The January 2009 collision with Captain Sullenberger’s airplane was said to have been caused by migratory geese, not their cousins who amuse Brooklynites at Prospect Park. We think that in cases of capital punishment, the burden of proof is on the executioners. Of course, if human life is actually threatened by the geese, we side with our own species. But we are aware that government programs, once under way, are difficult to limit or restrain unless there is a powerful lobby representing the other side. In this case, there is no economic interest in the survival of Canada geese, and there is no spokesgoose to represent them.
Another concern is the lack of public discussion on this issue. The searchlight has certainly not reached this government program. We do not recall any opportunity for local input, on either side. It is necessary to protect air travel, but where is the evidence that the indiscriminate slaughter of non-migratory geese is the best way to accomplish that goal?
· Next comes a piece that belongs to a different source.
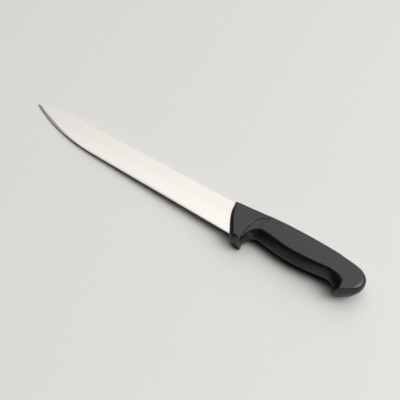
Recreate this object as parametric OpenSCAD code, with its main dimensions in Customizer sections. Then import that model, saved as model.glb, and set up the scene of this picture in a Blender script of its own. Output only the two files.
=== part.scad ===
// Carving knife: a stamped steel blade with a hidden tang, a hard moulded core that shows as
// the front guard, and a second moulding that makes the grip from the crease to the hooked butt.
// The knife lies on its side, its tip to -X, its butt to +X and its cutting edge to -Y.

/* [Blade] */
// Length of the blade along its spine, from the guard to the tip
blade_len = 210; // [150:1:280]
// Width of the blade at the guard, from the spine to the edge
blade_w = 27.6; // [24:0.1:28.5]
// Thickness of the steel at the guard
blade_t = 2; // [1.6:0.1:3]
// Thickness that the steel has thinned to at the tip
tip_t = 1.1; // [0.8:0.1:1.5]
// Length from the guard over which the spine keeps its full thickness
taper_start = 60; // [20:1:100]
// Angle in degrees at which the straight edge closes on the spine
edge_rise = 1.6; // [0:0.1:2.5]
// Length of the curved sweep of the edge behind the tip
sweep_len = 77; // [50:1:100]
// Length over which the spine falls to the tip
drop_len = 42; // [25:1:60]
// Height that the spine falls to the tip
tip_drop = 5.6; // [3:0.1:9]
// Depth below the spine where the flat ends and the grind starts
grind_depth = 13.7; // [10:0.1:16]
// Angle in degrees of each ground side below that line
grind_angle = 3; // [2:0.1:3.2]
// Half angle in degrees of the cutting bevel
bevel_angle = 16; // [12:1:22]
// Width of the blunt land left along the cutting edge
edge_land = 0.1; // [0.06:0.01:0.2]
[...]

Part of this outcry is an increasing lack of confidence in the authorities. One need not be a Tea Party ideologue to question the bureaucracy. It would be reassuring to see the science behind the kill. We have heard that the Interior Department originally declined to do the dirty work, so it was shifted to Agriculture, which had no qualms about the work. Perhaps there should be a Federal Bureau of Extermination to organize activities of this nature.
Another suggestion that has been made is that, if this program is to be continued, the geese should be fed to the poor, rather than dumped in a landfill, as was the case with the Prospect Park 400 (or 368, as we have been told). But the policy of providing free or low-cost food might lead to increasing the numbers of poor people, which is not on the Federal agenda.